Drones are capable of highly advanced and almost constant surveillance, and they can amass large amounts of data. They carry various types of equipment including live-feed video cameras, infrared cameras, heat sensors, and radar. Some newer drones carry super high resolution “gigapixel” cameras that can “track people and vehicles from altitudes above 20,000 feet[,] . . . [can] monitor up to 65 enemies of the State simultaneously[, and] . . . can see targets from almost 25 miles down range.” Predator drones can eavesdrop on electronic transmissions, and one drone unveiled at DEFCON last year can crack Wi-Fi networks and intercept text messages and cell phone conversations—without the knowledge or help of either the communications provider or the customer. Drones are also designed to carry weapons, and some have suggested that drones carrying weapons such as tasers and bean bag guns could be used domestically.
Many drones, by virtue of their design, their size, and how high they can fly, can operate undetected in urban and rural environments, allowing the government to spy on Americans without their knowledge. And even if Americans knew they were being spied on, it’s unclear what laws would protect against this. As Ryan Calo, the ACLU (pdf) and many others have noted, Supreme Court case law has not been friendly to privacy in the public sphere, or even to privacy in areas like your backyard or corporate facilities that are off-limits to the public but can be viewed from above. The Supreme Court has also held that the Fourth Amendment’s protections from unreasonable searches and seizures may not apply when it’s not a human that is doing the searching. None of these cases bodes well for any future review of the privacy implications of drone surveillance.
However, there are some reasons to hope that the courts will find the ability of drones to monitor our activities constantly, both in public and—through the use of heat sensors or other technology—inside our homes, goes too far. For example, in a 2001 case called Kyllo v. United States, the Supreme Court held the warrantless search of a home conducted from outside the home using thermal imaging violated the Fourth Amendment. The Court held that, “in the sanctity of the home, all details are intimate details”—it didn’t matter that the officers did not need to “enter” the home to “see” them. United States v. Jones, argued before the Supreme Court this term, could also have ramifications for drones. The D.C. Circuit Court of Appeal’s opinion in this case held that warrantless GPS-enabled 24/7 surveillance of a car violated the Fourth Amendment, noting, “When it comes to privacy . . . the whole may be more revealing than the parts.” Though the outcome of the case at the Supreme Court is far from clear, the Court did seem surprised during oral argument that, under the government’s theory of the case, the justices themselves could be tracked without a warrant and without probable cause. Drones that use heat sensors to “see” into the home and that can track one or many people around the clock wherever they go are not much different from the technologies at issue in Kyllo and Jones.

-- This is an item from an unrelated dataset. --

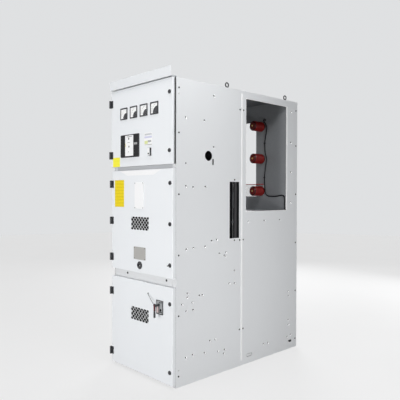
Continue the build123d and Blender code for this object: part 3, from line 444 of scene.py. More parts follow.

It is likely a court will be forced to address this issue in the not-to-distant future. The market for unmanned aircraft in the United States is expanding rapidly, and companies, public entities, and research institutions are developing newer, faster, stealthier, and more sophisticated drones every year. According to a July 15, 2010 FAA Fact Sheet (pdf), “[i]n the United States alone, approximately 50 companies, universities, and government organizations are developing and producing some 155 unmanned aircraft designs.” According to one market research firm, approximately 70% of global growth and market share of unmanned aircraft systems is in the United States (pdf). In 2010 alone, expenditures on unmanned aircraft “reached more than US $3 billion (pdf) and constituted a growth of more than 12%.” The market for these systems is only expected to increase: over the next 10 years the total expenditure for unmanned aircraft “is expected to surpass US $7 billion.” And some have forecast that by the year 2018 there will be “more than 15,000 [unmanned aircraft systems] in service in the U.S., with a total of almost 30,000 deployed worldwide.”
In 2011, Congress, the Defense Department, state and local governments, industry and researchers all placed significant pressure on the FAA to review and expand its current “Certificate of Authorization or Waiver (COA)” program. The FAA is also reviewing its own rules for small unmanned aircraft systems. The agency is expected to announce an expansion of the COA program this month. If it does, we may see (or be seen by) many more drones in the very near future.
EFF will keep monitoring this issue. We hope to learn from our lawsuit against the FAA which entities in the United States—whether they are government agencies, state or local law enforcement, research institutions or private companies—are currently authorized to fly drones and which entities are seeking or have been denied authorization. Once we have that information we will be better able to define the scope of the problem and can further assess and address the privacy issues at stake.